America and Iraq will decide on a “strategic framework agreement,” a bilateral arrangement for a continuing American presence in the country, including the number of American troops to remain as a bulwark against political instability and a safeguard against continuing Al Qaeda attacks.

“The shape and size of any long-term, or longer than 2008, U.S. presence in Iraq will be a key matter for negotiation between the two parties, Iraq and the United States,” the general said. It is already planned that 20,000 American troops will leave Iraq by July 2008.
General Lute said he considers the deal essential to bolster pro-Western elements in the Iraq government.

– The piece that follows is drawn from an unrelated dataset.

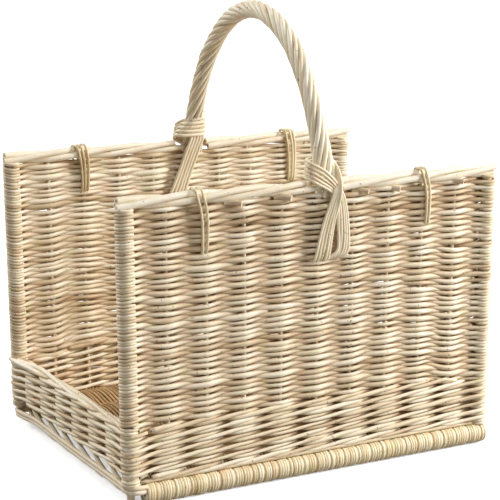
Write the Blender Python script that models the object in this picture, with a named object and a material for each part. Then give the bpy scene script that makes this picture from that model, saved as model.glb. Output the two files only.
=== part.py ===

“From the Iraqi side, the interest that they tend to talk about is that a long-term relationship with us, where we are a reliable, enduring partner with Iraq, will cause different sects inside the Iraqi political structure not to have to hedge their bet in a go-it-alone-like setting, but rather they’ll be able to bet on the reliable partnership of the United States,” he said.

“To the extent it doesn’t cause sectarian groups to have to hedge their bet independently, we’re confident that this will actually contribute to reconciliation in the long run,” he said.

The agreement in principle “signals that we will protect our interests in Iraq, alongside our Iraqi partners, and that we consider Iraq a key strategic partner, able to increasingly contribute to regional security,” the general said.

America is seeking to put its future relationship with the Iraqi government on the same bilateral basis as that of other allies in the region, with agreements on political, economic, and security measures, though the general was at pains to point out that the deal, to be negotiated by the State Department, is unrelated to the wider debate about peace in the Middle East.

“It’s not linked in any meaningful way that I can think of to what’s going on in Annapolis,” he said.

Nor will the finished agreement amount to a treaty, which would have to face approval by Congress. General Lute played down the status of the negotiations while stressing that they are essential to allow Iraq and America to resume normal relations.

“We have about a hundred agreements similar to the one envisioned for the U.S. and Iraq already in place, and the vast majority of those are below the level of a treaty,” he said. “We don’t anticipate now that these negotiations will lead to the status of a formal treaty which would then bring us to formal negotiations or formal inputs from the Congress.”